De la barbarie capitalista se pasó a la barbarie estalinista. De dejar morir a la gente por no satisfacer sus necesidades, como así hace el capitalismo como mínimo (cuando no reprime a quienes se oponen a él), se pasó al genocidio, a matar sistemáticamente a los disidentes, a todo aquel que no conjugaba con la doctrina imperante, incluso a los antiguos camaradas de la vieja guardia bolchevique. Si uno lee a Marx, se pregunta dónde demonios estaba el marxismo en los regímenes estalinistas, cómo podían ser llamados dichos regímenes «comunistas». Sin embargo, los errores del marxismo también contribuyeron a la degeneración de la dictadura del proletariado. Concepto que ya era de por sí muy polémico y que podía ser interpretado de manera muy peligrosa, como finalmente así fue. Este concepto de la dictadura del proletariado fue, en mi opinión, el principal error ideológico del marxismo. Pero tanto el marxismo como el anarquismo, a pesar de sus errores, también tienen muchos aciertos.

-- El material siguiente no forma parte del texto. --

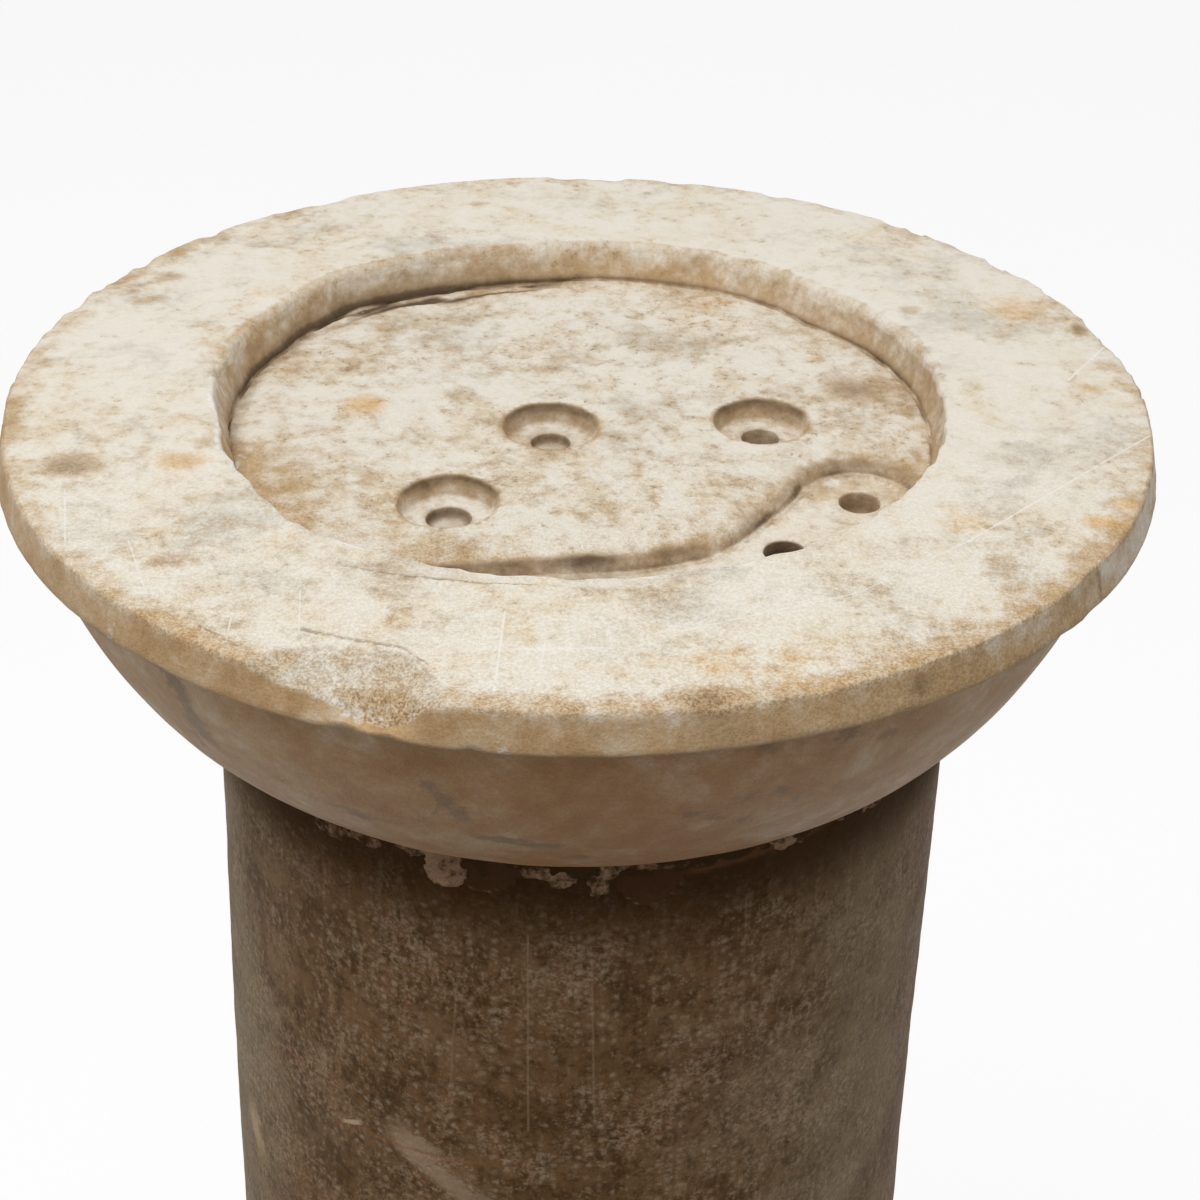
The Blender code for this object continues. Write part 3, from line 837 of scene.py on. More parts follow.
# Shell-shaped breaks at the top arris: azimuth, half width and height in mm, depth into the stone.
shaftBreaks = [(-103.7, 14.5, 15.5, 4.0), (-80.5, 13.0, 18.5, 3.6), (-126.0, 6.5, 7.0, 1.8),
               (-52.0, 9.0, 7.0, 1.6), (-20.0, 12.0, 9.0, 2.4), (35.0, 9.0, 8.0, 2.0),
               (88.0, 15.0, 12.0, 3.0), (150.0, 8.0, 9.0, 2.2), (-160.0, 10.0, 6.0, 1.6)]


def leanAt(height):  # the capital sits a little to the left of the shaft's top
    return shaft["lean"] * ramp(height, shaft["leanFrom"], shaft["leanTo"])


def shaftBreakAt(azimuth, down):
    cut = np.zeros_like(azimuth)
    for at, half, tall, depth in shaftBreaks:
        u = arcBetween(azimuth, at, shaft["topRadius"]) / half
        v = down / tall
        away = np.hypot(u, v)
        cut = np.maximum(cut, depth * np.clip(1 - away ** 2, 0, 1) ** 0.6)
    return cut


def shaftRows(azimuth):
    c, s = cosSin(azimuth)
    rows = []
    top, foot = shaft["topRadius"], shaft["footRadius"]
    bandTop = ground + shaft["bandHeight"]
    coveTop = bandTop + shaft["coveHeight"]
    footOuter = foot + shaft["bandProjection"]

    def addPlain(radius, height):
        rows.append((radius * c, radius * s, np.full_like(c, height)))

    def add(radius, height):
        level = np.full_like(c, height)
        ring = ringAt(radius, azimuth, height)
        worn = 0.20 * (layers(ring, 30, 81, 3) - 0.1) + 0.10 * cellNoise(ring, 4.5, 84)
        cut = shaftBreakAt(azimuth, shaftTop - level)
        cut = cut + 0.35 * layers(ring, 6, 85, 2) * (cut > 0.4)
        rows.append(((radius + worn - cut) * c + leanAt(level), (radius + worn - cut) * s, level))

    easing = shaft["topEasing"]
    for share in (0.3, 0.65, 0.9):
        addPlain(top * share, shaftTop)
    for step in (0, 30, 60, 90):
        angle = math.radians(step)
        add(top - easing * (1 - math.sin(angle)), shaftTop - easing * (1 - math.cos(angle)))
    heights = np.concatenate([np.arange(shaftTop - easing - 1.0, shaftTop - 24, -1.0),
                              np.arange(shaftTop - 24, shaftTop - shaft["fineDepth"], -1.9),
                              np.linspace(shaftTop - shaft["fineDepth"], coveTop, 110)])
    for height in heights:
        add(top + (foot - top) * ((shaftTop - height) / (shaftTop - coveTop)), height)
    for step in np.linspace(0, 90, 9)[1:]:
        angle = math.radians(step)
        radius = footOuter - shaft["bandProjection"] * math.cos(angle)
        add(radius, coveTop - shaft["coveHeight"] * math.sin(angle))
    easing = shaft["footEasing"]
    for height in np.linspace(bandTop - 1.0, ground + easing, 7):
        add(footOuter - 0.2, height)
    for step in (30, 60, 90):
        angle = math.radians(step)
        add(footOuter - easing * (1 - math.cos(angle)) - 0.2, ground + easing * (1 - math.sin(angle)))
    for share in (0.9, 0.5):
        addPlain(footOuter * share, ground)
    return rows


def makeShaft():
    rows = shaftRows(np.linspace(-180, 180, shaft["columns"], endpoint=False))
    verts, groups = closedRows(rows, shaftTop, ground)
    x, y, z = verts.T
    down = shaftTop - z
    azimuth = azimuthOf(x - leanAt(z), y)
    cut = shaftBreakAt(azimuth, down)
    # olive patches on the shaft's left and right sides: lichen, and a painted sheen where the sides are
    # lighter
    lichenAndSheen = 0.9 * nearTo(azimuth, -162, 24) + 0.78 * nearTo(azimuth, -42, 28)
    values = {
        "broken": ramp(cut, 0.0, 0.6),
        # a painted highlight along the brinks of the breaks
        "brink": bell(cut - 0.5, 0.45) * (cut > 0.02) * ramp(down, 4, 12),
        # a darker band under the capital: dirt, and painted shade under the capital's overhang
        "dirtAndShade": 0.85 * bell(down, 34) + 0.2 * np.exp(-down / 80),
        "foot": ramp(-z, -ground - 90, -ground),
        "lichenAndSheen": lichenAndSheen * (0.25 + 0.75 * ramp(-down, -480, -230)),
    }
    piece = weldedMesh("darkShaft", verts, groups, values)
    print("shaft:", len(piece.data.vertices), "points")
    return piece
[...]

La mayor parte de los análisis de las causas de la degeneración de la revolución rusa realizados por las distintas facciones de la izquierda se hacen para resaltar la validez de las ideas propias y para desautorizar ideológicamente al «enemigo», se hacen sin el más mínimo atisbo de autocrítica, o con una autocrítica superficial e insuficiente, autorreprimida. En el caso de los trotskistas, se usa a Stalin casi como chivo expiatorio. En el caso de los estalinistas se hace lo propio con Jruschov, Brézhnev y Gorbachov. Es curioso ver cómo los trotskistas acusan a los estalinistas prácticamente de las mimas cosas que los estalinistas a los trotskistas o a los revisionistas. En el caso de los anarquistas se achaca la culpa a los bolcheviques. En todos los casos se usa el contexto como justificación de los males propios sobre todo. Los bolcheviques explican la degeneración de la revolución por las fatales circunstancias, por las herencias del zarismo, por ciertos errores tácticos, justifican sus métodos dirigistas por el analfabetismo del proletariado ruso. Los anarquistas explican el fracaso de la revolución por la incultura del pueblo ruso, por su falta de conciencia, y por el uso de esa incultura por parte de una élite que se aprovechó de ella. Para los bolcheviques sus errores no fueron profundos, no fueron ideológicos o metodológicos. Y tres cuartos de lo mismo podemos decir de los libertarios, cuando analizan las revoluciones anarquistas o los episodios de protagonismo libertario en la revolución rusa. Bien es cierto que todas las causas esgrimidas con toda probabilidad fueron ciertas, influyeron notablemente en los acontecimientos. Pero hay que intentar explicar lo que ocurrió yendo al fondo de las cuestiones, llegando incluso a las ideologías. Con semejantes análisis superficiales y limitados, conscientemente limitados para no atentar contra los dogmas de la ideología propia, en algunos casos incluso infantiles, con ese nefasto sectarismo, no es posible reconstruir una teoría revolucionaria acorde con los tiempos actuales. Desde el dogmatismo no es posible dar con todas las causas, con las más profundas, con las explicaciones completas, de la degeneración de la más importante revolución proletaria de todos los tiempos. Esos analistas presuntamente revolucionarios atentan contra el más elemental espíritu revolucionario: la búsqueda de la verdad.
Sólo es posible acercarse a la verdad mediante el uso del pensamiento libre y crítico, sin miedo de cuestionar lo incuestionable, de replantear nuestras más profundas convicciones. La crítica, pero también la autocrítica, son el ABC de la ciencia revolucionaria. Deben practicarse hasta las últimas consecuencias.